Gaige generally takes risks with these various writing exercises, and with the choice to organize the book into a short-chapter format, she creates a many-parted machine that does not become fractured given Schroder’s frequently all-consuming delusion that he is indeed Eric Kennedy. The direct allusions to Nabokov—Meadow wants to become a lepidopterist, a hobby of Nabokov; a nice complicator when a bartender on their road trip tells Meadow that “You shouldn’t trust anyone over the age of twelve. After twelve, it’s lies, lies, lies”—are similarly fractured and don’t constitute major themes in the story, but also don’t deny the book’s identity. With more allusions, the prose would become needlessly stilted; with fewer, it would sound ungrateful.

Admittedly, it is instinctual to comment about the differences and similarities between “Schroder” and “Lolita”—and furthermore, it’s a daunting task to break out of Nabokov’s imprisoning enchantment. But do not misunderstand. Gaige succeeds in making Schroder’s life story, of his father also “kidnapping” him away to America, not seem an illegitimate excuse for his crime, like the teenaged Humbert Humbert’s truncated love of Anabel Lee.

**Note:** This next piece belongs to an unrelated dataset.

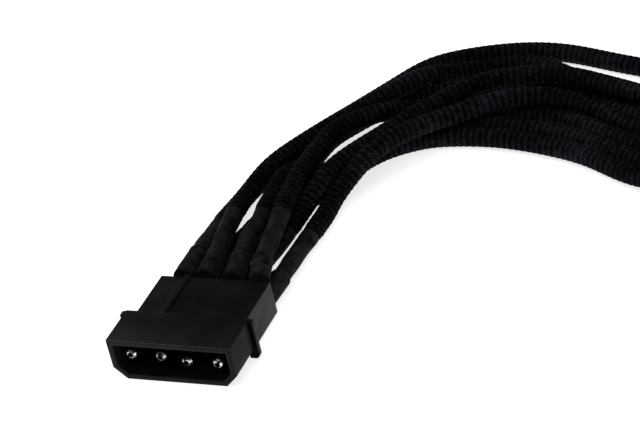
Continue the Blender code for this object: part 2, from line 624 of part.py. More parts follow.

Adding a believable sense of shame, Gaige creates an endearing protagonist not only defined by his willingness to “tell the truth” in a statement to a jury. What makes Schroder alive is his vivid fear of actually admitting that he has a breach in his own identity much larger than the hole in the Berlin Wall through which he and his father cautiously slipped. Schroder’s apology seems sincere, and a crisis of identity can finally be identified and spoken about 50 years later instead transferred upon a 12-year-old girl. And thus, we have an unreliable narrator who transcends the haze of his crime.